John Menadue. Japanese royal family resists war revisionism.

Mar 7, 2016

After WWII many people, including me, believed that Emperor Hirohito should bear considerable blame for his complicity in Japan’s wars of the 1930s in China and in the Pacific in the 1940s.

There is no doubt that the late Emperor Hirohito was traumatized, as was his nation, by the disasters of WWII. But perhaps that experience of war is the reason why Emperor Hirohito, his son the current Emperor Akihito and his grandson, Crown Prince Naruhito are standing as firm bulwarks against the revisionist tide of history in Japan.

I have written many earlier articles about this and the revisionist tide that Prime Minister Abe is pushing. In many respects he wants to deny the worst aspects of Japanese militarism – the Nanjing massacre and the abuse of ‘comfort women’. He adds vague qualifiers to previously expressed Japanese remorse for the war. Prime Minister Abe keeps the Education Ministry under continual pressure to ensure that its history books are more ‘patriotic’ and minimize Japan’s complicity in WWII. He wants the Japanese people to ignore the fact that 35 m Chinese were killed or wounded as a result of the Japanese occupation of China.

Prime Minister Abe also has a personal agenda. His grandfather, Nobusuke Kishi, and later Prime Minister, was an accused Class A war criminal. He was arrested but released without trial.

The Japanese media, including the public broadcaster NHK, are under great pressure to comply with Prime Minister Abe’s view of history. He is succeeding in the harassment of the media with only the Asahi Shimbun standing out against him.

But the lightening rod has been Yasukuni Shrine which includes the remains of the Japanese war dead, but also the secretly enshrined remains of Class A war criminals. Before he became Prime Minister Abe regularly attended ceremonies at Yasukuni Shrine. He is now more diplomatic but many of his ministers continue to pay their respects at Yasukuni in a way that causes concern to the Chinese and the South Koreans.

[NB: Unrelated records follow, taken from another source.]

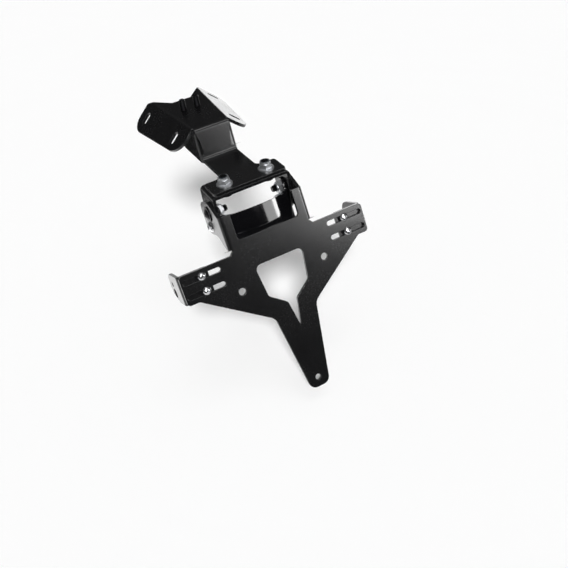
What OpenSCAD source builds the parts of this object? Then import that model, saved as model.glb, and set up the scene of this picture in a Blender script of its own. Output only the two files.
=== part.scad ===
// Tail tidy: a folded steel bracket that hangs a licence plate and two
// indicators behind a motorbike's tail.
// Millimetres. X runs across the bike, Y forward and Z up. The origin is on
// the saddle's top face, midway between its two studs.

/* [Sheet] */
// Thickness of every folded steel sheet
sheet_t = 3; // [2.5:0.5:3.5]
// Inside radius of the folds
fold_r = 1; // [0.5:0.5:3]

/* [Saddle] */
// From the studs back to the saddle's rear fold
saddle_back = 50; // [45:1:60]
// From the studs to the middle of the saddle's front edge
saddle_nose = 24; // [20:1:30]
// From the studs to the front ends of the ear folds
saddle_front = 42; // [36:1:50]
// Half the width across the ear folds at the rear
saddle_half_back = 17; // [16:1:20]
// Half the width across the ear folds at the front
saddle_half_front = 24; // [22:1:28]
// Half the width of the straight middle of the front edge
nose_half = 9.5; // [7:0.5:12]
// Angle by which the ears are folded down
ear_angle = 41; // [30:1:50]
// Width of an ear at its rear end, out from the fold
ear_w_back = 27; // [25:1:32]
// Width of an ear at its front end, out from the fold
ear_w_front = 32.5; // [30:0.5:38]
// Reach of the ears ahead of their folds
ear_lead = 6; // [3:0.5:8]
// Width of the mounting slots in the ears
ear_slot_w = 6.5; // [5.5:0.5:8.5]
// Overall length of the mounting slots in the ears
ear_slot_len = 12.5; // [10:0.5:15]
// From the ear fold to the middle of its slots
ear_slot_out = 16.5; // [15:0.5:18]
// From the rear end of the ear fold to the rear slot
ear_slot_back = 23; // [18:1:28]
// Distance between the two slots of an ear
ear_slot_pitch = 62; // [50:1:64]

/* [Studs] */
// Diameter of the two studs on the saddle
stud_d = 6; // [5:0.5:8]
// Distance between the two studs
stud_pitch = 14; // [12:1:16]
// Height of the studs above the saddle
stud_h = 10; // [8:1:20]
// How much wider a stud's pressed-in shank is than its thread
stud_shank = 0.6; // [0.4:0.1:1]

/* [Strap] */
// Drop from the saddle's top face to the strap's top face
drop = 27.5; // [22:0.5:35]
// Distance that the slope leans back on its way down
slope_run = 7; // [3:0.5:10]
// Inside radius of the fold at the slope's foot
foot_r = 3.5; // [2:0.5:5]
// Half the width of the slope over its two webs
web_half = 18.4; // [17:0.2:22]
// Half the width of the strap
strap_half = 17; // [15:0.5:20]
// Length of the bare strap, from the slope's foot to the strap's head
strap_len = 41; // [35:0.5:60]
// Depth of the strap's head, front to back
head_depth = 23; // [20:0.5:26]
// Radius of the flares between the strap and its head
flare_r = 5; // [3:0.5:8]
// Length of the web under the saddle, forward from the slope's foot
web_len = 44; // [38:1:50]

/* [Hanger] */
// Width of the hanger over its two arms
hanger_w = 74; // [70:1:84]
// Depth of the hanger, front to back
hanger_depth = 28; // [26:1:34]
// Distance between the two bolts through the hanger's top
top_bolt_pitch = 40; // [36:1:44]
// From the hanger's rear edge to the top bolts
top_bolt_in = 10.4; // [8:0.2:13]
// From the hanger's rear edge to the side bolts
side_bolt_in = 11.4; // [10.4:0.2:14]
// Depth of the pivot bolts below the hanger's top face
pivot_drop = 19.2; // [17:0.2:24]
// From a pivot bolt down to the clamp bolt below it
clamp_pitch = 12.8; // [12.5:0.1:14]
// Radius of the arms' rounded lower ends
arm_end_r = 9; // [8:0.5:10]

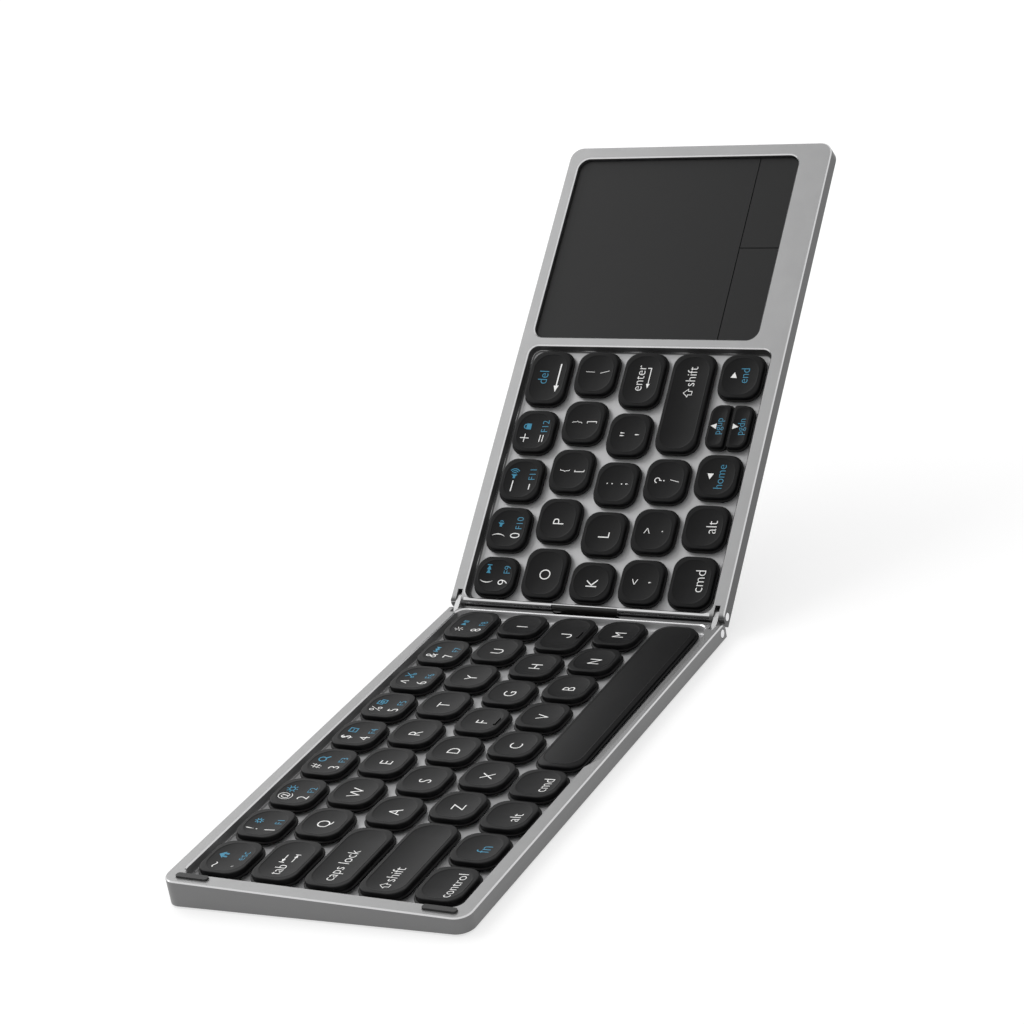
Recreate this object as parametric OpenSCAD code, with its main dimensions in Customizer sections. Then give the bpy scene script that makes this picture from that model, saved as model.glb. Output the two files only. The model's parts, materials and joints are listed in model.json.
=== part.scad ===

But the royal family has stood firm against Yasukuni Shrine.

After the enshrinement of 14 Class A war criminals Emperor Hirohito made a decision never to visit Yasukuni again. No emperor, including the current Emperor Akihito has visited the shrine.

The Crown Prince Naruhito has been even more explicit. At a news conference in February 2015 the Crown Prince and heir to the throne was asked for his views about the 70th anniversary of the end of WWII. He replied

‘I myself did not experience the war … but I think that it is important today, when memories of the war are fading, to look back humbly on the past and correctly pass on the tragic experiences and history Japan pursued from the generation which experienced the war to those without direct knowledge.’ 

It was strong language for a Crown Prince.

A year later, in February this year on the occasion of his 55th birthday the Crown Prince restated what he had said 12 months earlier about learning correctly from the mistakes of the past. He added that Japan was enjoying peace and prosperity after it was built with the Japanese Constitution as the cornerstone. It is that Japanese Constitution and cornerstone that Prime Minister Abe is trying to change. The Crown Prince continued on his 55th birthday

‘I hope this year will be an opportunity to take the preciousness of peace to heart and renew our determination to pursue peace’.

The only major Japanese language newspaper that carried these comments from the Crown Prince was the Asahi Shimbun. All the others under the heavy influence of Prime Minister Abe refused to carry the story about the Crown Prince’s plea for peace.

In parallel to rising nationalism, the damaging tide of war revision is running strongly in Japan.

The Japanese royal family is proving a strong and steadfast bulwark against this revisionism. Even the Japan Communist Party is impressed. It used to boycott the ceremonial opening of Parliament by the Emperor because of the earlier behaviour of Japanese Emperors.. Recently they decided to attend the opening of Parliament.

Major elements in Japan led by Prime Minister Abe however continue to  properly acknowledge the disastrous policies of Japan in the 1930s and 1940s.

How different Japan’s response is to that of Germany after the end of WWII.